Hospital pharmacists were among those balloted
NHS workers in the Unite union have become the latest to reject the government's three-year pay deal - and have voted to ballot for strike action.
That ballot would offer the options of both a complete strike, or lesser action such as an overtime ban.
The GMB and Royal College of Midwives have already rejected the deal, while Unison and the Royal College of Nursing backed the offer for English NHS staff.
Ministers said the 8% deal is fair, and they were not willing to renegotiate.
In the Unite ballot of 75,000 people, 94.8% of health sector workers, such as health visitors, hospital pharmacists and hospital chaplains, voted against the pay deal.
It follows a separate ballot last month in which 12,000 ambulance workers and ancillary staff belonging to Unite also rejected the pay deal.
A date for the ballot on strike action has not yet been set.
The union's assistant general secretary Gail Cartmail, said: "This overwhelming vote sends a clear message.
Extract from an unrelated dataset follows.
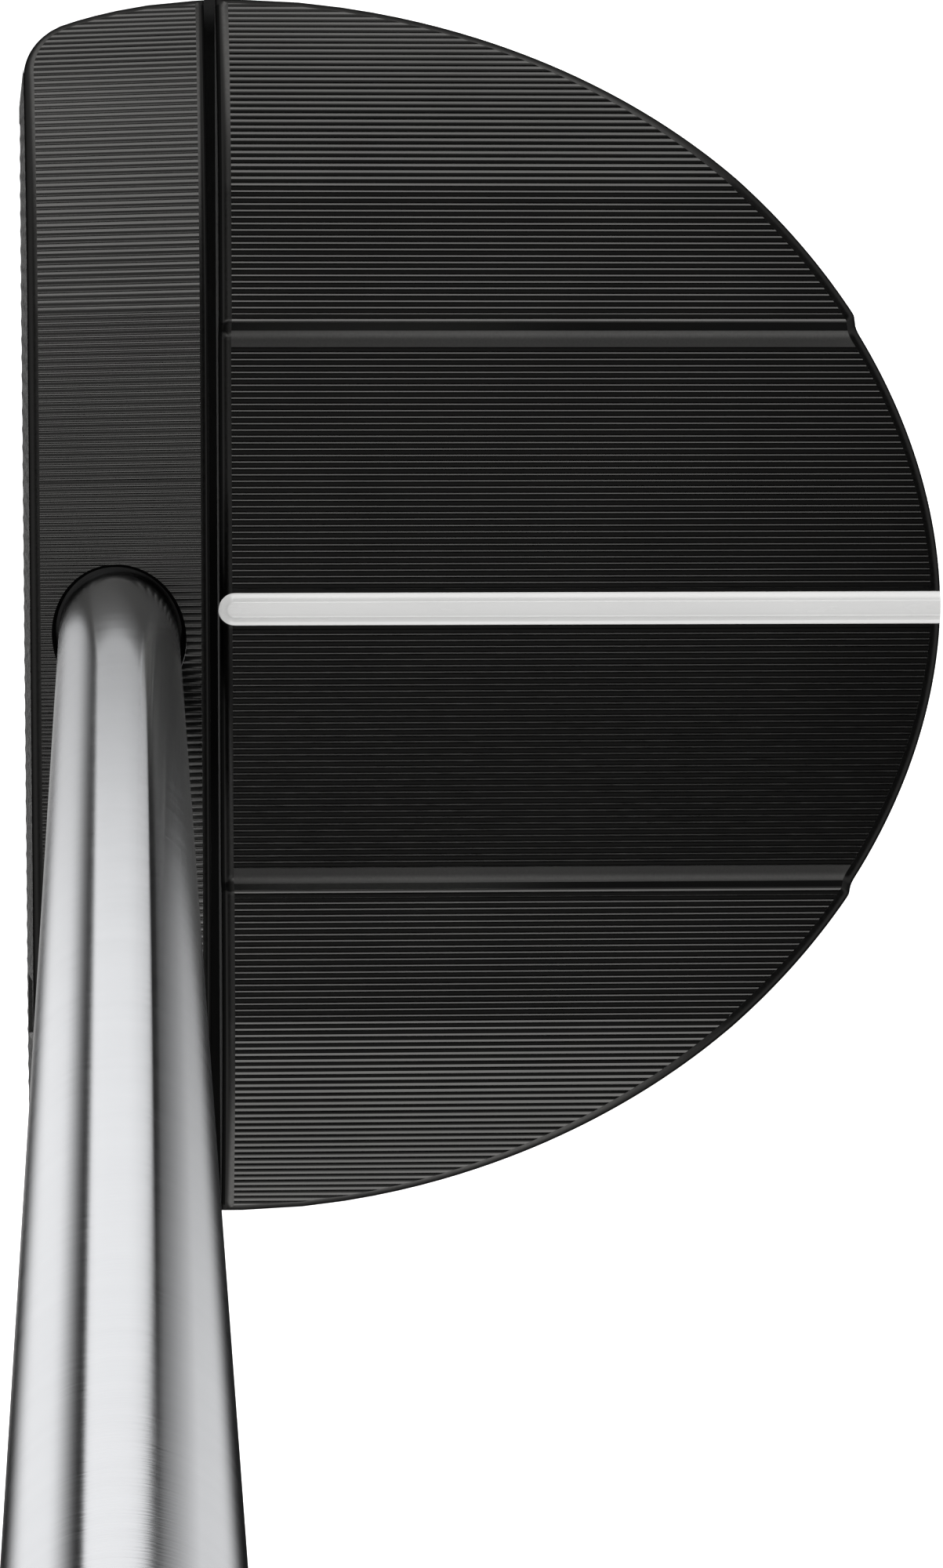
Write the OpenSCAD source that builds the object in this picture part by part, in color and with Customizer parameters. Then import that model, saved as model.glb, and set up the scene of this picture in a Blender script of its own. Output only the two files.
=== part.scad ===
// Centre-shafted mallet putter, right-handed, standing at its playing lie on the ground plane z = 0.
// The face looks along -Y, the toe is towards -X and the heel towards +X. The origin is on the flat of
// the sole, under the sight line, in the plane that holds the shaft axis.

/* [Head outline] */
// Half width of the head across toe and heel
half_w = 48.45; // [44:0.05:52]
// Depth of the rounded rear, from the end of the straight sides to the back
rear_depth = 56.3; // [50:0.1:62]
// Distance from the shaft plane back to where the rounded rear starts
rear_start = 9.5; // [9:0.1:10]
// Exponent of the rear curve: 2 is an ellipse, less is more pointed
rear_power = 1.9; // [1.8:0.05:2.2]
// Plan radius of the two corners between the face and the ends of the bar
corner_r = 4.9; // [3:0.1:6]
// Plan radius of the two ends of the bar
end_r = 35; // [30:1:60]

/* [Face and topline bar] */
// Distance from the shaft plane forward to the top edge of the face
face_top_y = 7.1; // [6.5:0.1:8]
// Height of the bar's front edge
bar_front_z = 23.3; // [22:0.1:25]
// Height of the bar's rear edge
bar_rear_z = 25.3; // [24:0.1:27]
// Distance from the shaft plane back to the bar's rear edge
bar_rear_y = 7.1; // [6.8:0.1:7.4]
// Loft of the face in degrees
loft = 3.5; // [2:0.5:5]
// Half width of the straight middle of the topline
bar_flat = 22.8; // [18:0.1:26]
// Slope in degrees at which the topline leaves its straight middle
bar_break = 3.5; // [0:0.5:6]
// Radius of the topline towards toe and heel
bar_r = 56; // [50:1:70]
// Height of the small recess on the face near the heel
recess_h = 12; // [8:0.5:13]
// Width of the small recess on the face near the heel
recess_w = 5; // [3:0.5:6]

/* [Deck] */
// Height of the middle panel of the deck
panel_z = 21; // [20:0.1:22]
// Half width of the middle panel
panel_half = 22.2; // [18:0.1:24]
// Rise from the middle panel to the wings
wing_rise = 1.6; // [1:0.1:2]
// Half width at which the wings start to fall
wing_flat = 32.7; // [30:0.1:36]
// Slope in degrees at which the wings start to fall
wing_break = 5.8; // [0:0.1:8]
// Radius of the wings towards toe and heel
wing_r = 40; // [38:1:60]
// Width of the channel between bar and deck
channel_w = 0.9; // [0.8:0.1:2]
// Height of the channel's floor
channel_z = 16; // [13:0.1:16]
// Chamfer on the deck's edge along the channel
channel_chamfer = 1; // [0.5:0.1:1.2]

/* [Sight line] */
// Width of the sight line's groove at the deck
line_w = 2.55; // [2:0.05:3.5]
// Width of the groove's floor
line_floor_w = 1.25; // [0.8:0.05:1.6]
// Depth of the groove
line_depth = 0.7; // [0.5:0.1:1]
// Thickness of the enamel in the groove
enamel_t = 0.15; // [0.1:0.05:0.3]

/* [Sole] */
// Half width of the flat of the sole
sole_flat = 29; // [26:0.5:32]
// Radius of the sole towards toe and heel
sole_r = 62; // [50:1:90]
// Distance from the shaft plane back to where the sole starts to rise
sole_flat_y = 38; // [36:0.5:44]
// Height of the sole at the rear edge
sole_rear_z = 5.5; // [3:0.1:8]
// Radius of the leading edge
lead_r = 3; // [2:0.1:4]
// Width of the sole plate
plate_w = 50; // [40:1:54]
// Depth of the sole plate, face to rear
plate_d = 25; // [18:1:27]
// Thickness of the sole plate
plate_t = 4; // [3:0.1:6]
// Distance from the shaft plane back to the sole plate's front edge
plate_y = 11; // [10.5:0.5:12]
// Distance of the toe and heel weights from the sight line
weight_x = 36; // [35.5:0.5:37]
// Diameter of the toe and heel weights
weight_d = 14; // [10:0.5:16]
// Height of the toe and heel weights
weight_h = 9; // [6:0.5:11]

/* [Shaft] */
// Lie angle between the shaft and the ground in degrees
lie = 70; // [68:0.5:73]
// Length of the club along the shaft, from the ground to the end of the grip
club_length = 889; // [813:1:940]
// Place of the shaft axis along the topline, heel side of the sight line
entry_x = 2.33; // [0:0.01:4]
// Diameter of the shaft at the tip
tip_d = 9.4; // [9:0.1:10]
// Diameter of the shaft at the butt
butt_d = 14.7; // [14:0.1:15.3]
// Length of the parallel stretch at the tip
parallel_l = 240; // [200:5:300]
// Wall of the tube at the tip
tip_wall = 0.6; // [0.5:0.05:0.9]
// Wall of the tube at the butt
butt_wall = 0.42; // [0.35:0.01:0.7]
// Depth of shaft held in the head, along its axis
insert_depth = 19; // [15:0.5:20]
// Diameter of the bore in the head
bore_d = 9.9; // [9.6:0.05:10.1]
// Diameter of the chamfer at the mouth of the bore
mouth_d = 10.5; // [10.2:0.1:11]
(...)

"Our members are angry and frustrated that they are being asked by the government to accept this woefully inadequate three-year pay deal."
She added the deal amounted to a "substantial pay cut", when rising petrol, utility bill and mortgage costs were taken into account.
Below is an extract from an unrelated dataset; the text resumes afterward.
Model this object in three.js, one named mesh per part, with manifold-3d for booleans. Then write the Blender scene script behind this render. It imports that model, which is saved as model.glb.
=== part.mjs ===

The government's pay offer would give more than one million staff a pay increase of 2.75% from April, followed by further increases of 2.4% in 2009/10 and 2.25% in 2010/11.
That would take a nurse's starting salary to just over £20,000 this year.
The offer is the highest in the public sector and is aimed at heading off the threat of NHS industrial action.
Health secretary Alan Johnson has said the NHS and patients "would benefit from pay stability" over the next three years.